The Eastside is home to numerous historical cemeteries, revealing early planning practices in Los Angeles that placed burial sites beyond the border of the developing urban center.
Established in 1877, Evergreen Cemetery is the oldest nondenominational cemetery in Los Angeles, with numerous prominent interments on its grounds.
Prior to the cemetery's completion, the City requested the allocation of five acres for the unclaimed bodies. This area became known as a "potter's field." Though there is no equivalent to the potter's field today, each year 1,500 of the city's homeless or unidentified persons are cremated and buried in a single grave within Evergreen Cemetery.
As a sign of the multiethnic identity of the Eastside, the cemetery established wide parameters for interment, although the site was segregated by ethnicity, with separate sections established for African Americans, Mexicans, Japanese, Armenians, and white settlers. For decades, the Chinese community was only allowed to bury its dead in a corner of the potter's field, leading to the construction of a shrine on the site in 1888. Unlike other interments in the field, the Chinese were required to pay $10 for burials. In 1922, the community purchased land on 1st Street and Eastern Avenue and relocated most of the remains to the new Chinese Cemetery.
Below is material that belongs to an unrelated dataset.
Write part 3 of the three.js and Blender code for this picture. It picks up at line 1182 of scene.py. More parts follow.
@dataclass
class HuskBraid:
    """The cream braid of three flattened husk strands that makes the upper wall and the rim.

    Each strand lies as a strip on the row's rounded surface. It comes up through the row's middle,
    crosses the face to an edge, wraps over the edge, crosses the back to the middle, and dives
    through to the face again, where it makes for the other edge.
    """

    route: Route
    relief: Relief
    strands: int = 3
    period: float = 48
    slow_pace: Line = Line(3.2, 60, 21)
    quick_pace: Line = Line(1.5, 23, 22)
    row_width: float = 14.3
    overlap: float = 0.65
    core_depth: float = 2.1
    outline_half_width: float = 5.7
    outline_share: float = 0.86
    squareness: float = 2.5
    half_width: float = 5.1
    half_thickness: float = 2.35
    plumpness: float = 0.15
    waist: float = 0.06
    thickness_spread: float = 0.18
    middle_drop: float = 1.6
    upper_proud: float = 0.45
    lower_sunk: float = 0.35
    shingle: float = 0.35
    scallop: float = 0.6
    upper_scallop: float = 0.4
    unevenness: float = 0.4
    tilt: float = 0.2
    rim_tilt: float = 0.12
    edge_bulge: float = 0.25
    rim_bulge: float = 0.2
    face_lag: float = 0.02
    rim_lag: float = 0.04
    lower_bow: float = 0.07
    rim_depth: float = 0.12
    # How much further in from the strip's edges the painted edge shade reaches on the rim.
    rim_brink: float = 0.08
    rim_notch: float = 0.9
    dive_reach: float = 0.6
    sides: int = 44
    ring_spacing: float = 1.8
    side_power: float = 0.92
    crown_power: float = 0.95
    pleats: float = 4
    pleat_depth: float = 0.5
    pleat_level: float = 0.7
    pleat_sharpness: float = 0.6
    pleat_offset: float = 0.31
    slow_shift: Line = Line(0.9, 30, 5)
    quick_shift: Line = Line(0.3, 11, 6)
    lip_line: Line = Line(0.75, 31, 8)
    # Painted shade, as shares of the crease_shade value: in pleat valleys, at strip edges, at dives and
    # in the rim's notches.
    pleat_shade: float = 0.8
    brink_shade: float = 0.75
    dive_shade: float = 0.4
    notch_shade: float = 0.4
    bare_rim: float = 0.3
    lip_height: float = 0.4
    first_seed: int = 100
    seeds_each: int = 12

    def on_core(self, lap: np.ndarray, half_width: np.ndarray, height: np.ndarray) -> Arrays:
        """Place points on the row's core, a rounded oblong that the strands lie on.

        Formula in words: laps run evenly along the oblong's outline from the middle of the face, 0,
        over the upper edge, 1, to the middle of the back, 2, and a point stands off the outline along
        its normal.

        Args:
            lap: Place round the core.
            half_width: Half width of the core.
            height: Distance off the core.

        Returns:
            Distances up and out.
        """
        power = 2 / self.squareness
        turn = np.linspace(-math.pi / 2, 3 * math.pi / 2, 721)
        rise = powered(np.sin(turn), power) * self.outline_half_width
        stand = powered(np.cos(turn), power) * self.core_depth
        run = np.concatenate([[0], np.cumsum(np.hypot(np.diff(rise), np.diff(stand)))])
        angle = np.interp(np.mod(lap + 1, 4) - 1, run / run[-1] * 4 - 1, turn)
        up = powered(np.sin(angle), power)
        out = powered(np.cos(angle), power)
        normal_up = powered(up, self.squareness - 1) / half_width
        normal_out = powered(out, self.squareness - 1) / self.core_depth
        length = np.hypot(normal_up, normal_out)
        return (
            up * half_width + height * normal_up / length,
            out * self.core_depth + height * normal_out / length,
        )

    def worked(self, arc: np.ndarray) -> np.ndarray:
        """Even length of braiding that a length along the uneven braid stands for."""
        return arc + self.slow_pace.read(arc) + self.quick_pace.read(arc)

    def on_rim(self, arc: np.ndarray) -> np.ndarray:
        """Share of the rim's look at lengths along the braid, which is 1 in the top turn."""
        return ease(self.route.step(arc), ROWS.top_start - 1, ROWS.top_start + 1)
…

The Chinese Historical Society of Southern California purchased the shrine and its plot of land in 1992, and it was later declared a Los Angeles Historic-Cultural Monument.
Evergreen Cemetery also contains a memorial for the 442nd Infantry Regimental Combat Unit of Japanese soldiers. Although the memorial was dedicated in 1949, the entire unit received the Congressional Medal of Honor in 2010. In 1966, the Garden of Pines was created in honor of Issei (first generation) pioneers.
Dozens of prominent LA figures have been buried at Evergreen, including Charlotta Bass, Biddy Mason, and members of the Hollenbeck, Lankershim, and Van Nuys families.
In 2008, a jogging path was added to the periphery of the cemetery. A mile and a half in length, it is meant to serve community members who previously had little access to parks and spaces designed for physical activity.
In 2005, construction workers discovered the remains of 174 people while excavating First Street for the extension of the Gold Line. Archaeologists determined the site to be the original location of the Chinese graves in the potter's field. In September 2010, a memorial wall and meditation garden was dedicated near the Chinese shrine in recognition of this history.